> _Your instructions_
Counting only lines that hold "from", give the total and nothing more.

> _Provided material_
——————
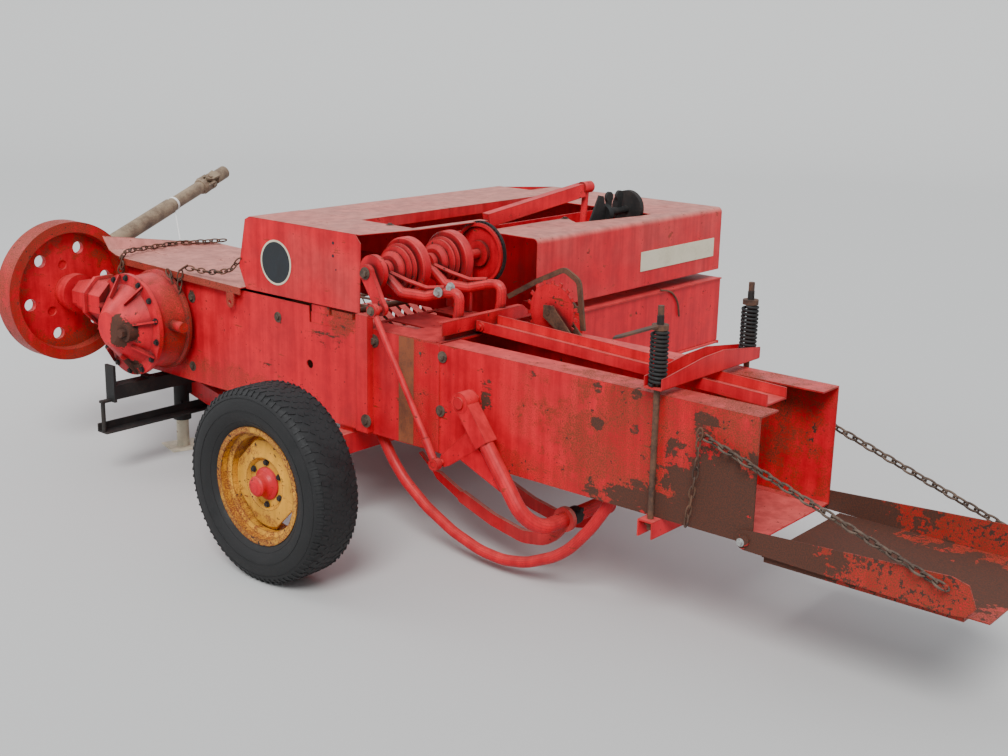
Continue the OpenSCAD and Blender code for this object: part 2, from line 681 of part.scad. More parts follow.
module pto_clutch() color(rusty) on_frame() {
  translate([drive_x, -1514, drive_z]) rotate([90, 0, 0]) difference() {
    cylinder(h = 50, r = 62);
    translate([0, 0, -1]) cylinder(h = 40, r = 25 + pin_gap);
  }
  for (z = [-44, 30])
    translate([drive_x - 22, -1630, drive_z + z]) cube([44, 68, 14]);
  // Cross of the joint
  bar([drive_x, pto_a[1], drive_z - 42], [drive_x, pto_a[1], drive_z + 42], 10);
  bar(pto_a - pto_side * 27.7, pto_a + pto_side * 27.7, 10);
}

module pto_shaft() color(rusty) on_frame() {
  for (k = [-1, 1]) bar(pto_a + pto_side * 37 * k - pto_dir * 8, pto_a + pto_side * 37 * k + pto_dir * 66, 9);
  bar(pto_a + pto_dir * 62, pto_a + pto_dir * 76, 48);
  bar(pto_a + pto_dir * 70, pto_a + pto_dir * 930, 38);
  bar(pto_a + pto_dir * 925, pto_a + pto_dir * 1205, pto_tube_r);
  // Fork on the tube, cross with its caps, and the end yoke with the splined bore
  along_shaft(1195, 118) {
    cylinder(h = 20, r1 = 37, r2 = 44);
    translate([0, 0, 18]) joint_ears(60);
    pin_x(-44, 44, 0, 78, 12);
  }
  along_shaft(pto_len - 142, 118) rotate([0, 0, 90]) pin_x(-42, 42, 0, 0, 12);
  difference() {
    along_shaft(pto_len - 93, 208) union() {
      rotate([180, 0, 0]) joint_ears(49);
      cylinder(h = 93, r = 33);
    }
    bar(pto_b - pto_dir * 70, pto_b + pto_dir * 10, 17.5);
  }
}

// Tie strap from the shaft down to the deck's front edge
strap_top = pto_a + pto_dir * 965;
strap_low = [-327, -1278, 899];

module pto_strap() color(cream) on_frame() {
  difference() {
    bar(strap_top - pto_dir * 6, strap_top + pto_dir * 6, pto_tube_r + 3);
    bar(strap_top - pto_dir * 16, strap_top + pto_dir * 16, pto_tube_r + pin_gap);
  }
  bar(strap_top - pto_lift * (pto_tube_r + 5), strap_low, 3);
}

// Needles and knotters

pivot = [yoke_y, yoke_z];
lever_pin = pivot + [-99, -238];
shaft_c = [knotter_y, knotter_z];
crank_dir = unit(lever_pin - shaft_c);
crank_side = [-crank_dir[1], crank_dir[0]];
crank_pin = shaft_c + crank_r * crank_dir;
tube_r = 27;
cross_y = 1090;
cross_z = 240;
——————
> _Complete output_
2